В своем выступлении о «Зорях» на сцене Театра РСФСР Первого в постановке Мейерхольда Таиров выдвигал вопрос: по какому же пути должен идти молодой советский театр — по театрально-революционному или по политически-революционному? Он разделил эти два понятия, чтобы отвергнуть спектакль-митинг, спектакль, где актер превращается в «митингового оратора», а не создает художественный образ, чтобы сказать, что Мейерхольд тем самым отрицает самую сущность театрального искусства. Он не принял и стремление Театра РСФСР Первого вовлечь зрителей в действие, считая, что этим снимается разница между театром и народным празднеством. «Зори» он назвал театральными сумерками, {108} реакцией, реставрацией «трупа условного театра»[clxxiii].
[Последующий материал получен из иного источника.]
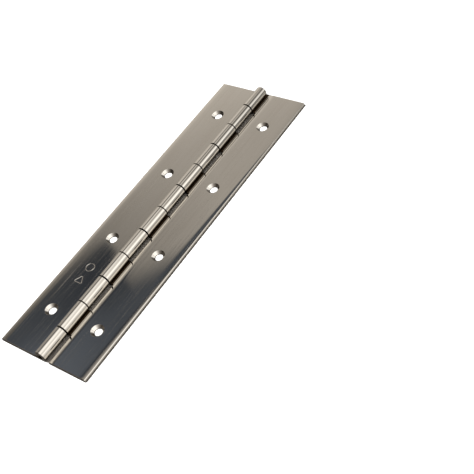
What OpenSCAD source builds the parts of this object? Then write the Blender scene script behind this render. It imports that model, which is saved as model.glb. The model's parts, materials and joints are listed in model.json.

Таиров отрицает метро-ритм и биомеханику, которым Мейерхольд придавал большое значение в искусстве актера. В заметках, опубликованных в 1922 году в журнале «Гостиница для путешествующих в прекрасном», создатель МКТ эти провозглашенные Мейерхольдом принципы (или метод) актерской игры поименовал «обратной стороной все той же скрытой монеты “Театрального Октября”» — «сплавам условного театра и производственных канонов». Он спорил с «механизацией искусства», которую называл «новой модной величиной», заменившей, по его словам, «пролетарское искусство»; считал все это злостной реакцией. Его бой с натурализмом также продолжался. «Нашей жизни и нам узок корсет направленчества, — писал он в 1923 году в газете “7 дней МКТ”. — Не направо и не налево, а неизменно вперед!» Ему чудилось, что натурализм «делает отчаянную попытку воскреснуть из мертвых», и он видел это в «псевдоконструктивизме», где возникали подлинные машины на сцене. Протестуя по-прежнему против соединения сцены и зрительного зала, он утверждал: «Старый натурализм жизнь включал в театр. И потому он был все же театрален. [Подразумевался, очевидно, Художественный театр. — Ю. Г.]. Новый натурализм включает театр в жизнь: поэтому он антитеатрален». (Подразумевались, очевидно, опыты Мейерхольда, сливавшего сцену и зрительный зал, впрямую объединяя актеров на сценических подмостках и публику.)